L'opposition ferme de Joé Bédier
Dans un communiqué, Joé Bédier et sa majorité font part de leur "opposition ferme à toute augmentation du prix de l’eau pour les habitants de la commune", qui plus est "sans aucune contrepartie liée à l’amélioration de la qualité de service".
L'élu estime qu'il est "inacceptable que les dérives financières de la Cirest soient répercutées sur le contribuable Saint-Andréen".
Comment financer les investissements structurels à venir ?
De son côté, Patrice Selly estime qu'une augmentation est inévitable. "La question de la hausse des tarifs engage la question des investissements à venir pour l'eau potable et l'assainissement collectif sur le territoire de la Cirest", argumente-t-il.
"Tout le monde a vu qu'il y avait des difficultés autour de ces sujets avec un manque de ressource et des rendements de ressource qui ne sont pas suffisants et donc énormément de chantiers à mener", résume Patrice Selly.
Les engagements de la Cise pour l'amélioration du réseau
"Pour pouvoir mener ces chantiers, il faudra un budget et pour avoir le budget nécessaire, il faudra peut-être une hausse des tarifs même si ce n'est pas ce qui a été décidé aujourd'hui, insiste l'élu.
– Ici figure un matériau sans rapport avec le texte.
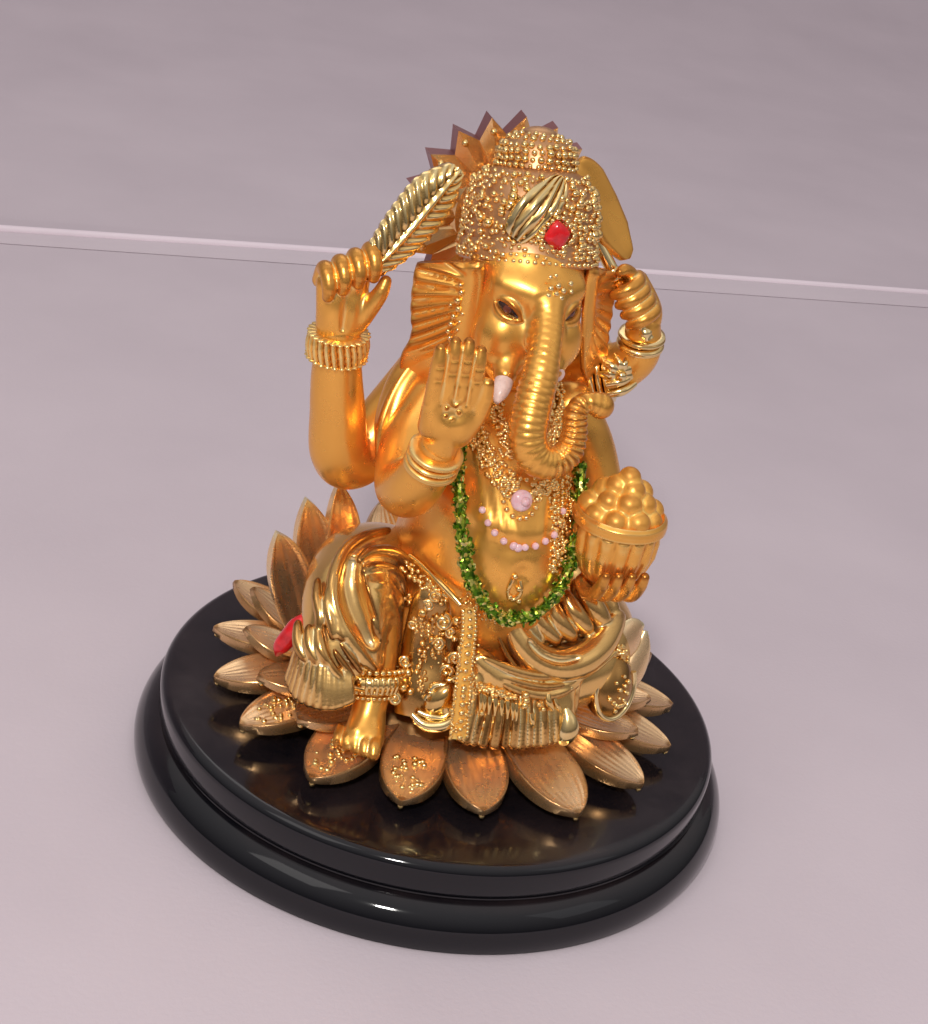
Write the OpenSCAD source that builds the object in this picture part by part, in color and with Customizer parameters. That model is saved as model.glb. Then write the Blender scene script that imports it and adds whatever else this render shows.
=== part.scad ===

Le moment viendra dans quelques jours et ce ne sera pas à moi seul de le décider. Ce sont les 48 élus de la Cirest qui décideront collectivement de ces investissements".
S'agissant de la délicate question de l'amélioration du réseau, la Cise s'engage à investir 9,1 millions d'euros, dont 8,3 millions pour l'eau potable, sur la durée du contrat. Le gestionnaire entend optimiser les rendements avec un objectif affiché de 4 millions de mètres cubes économisés par an au terme du contrat.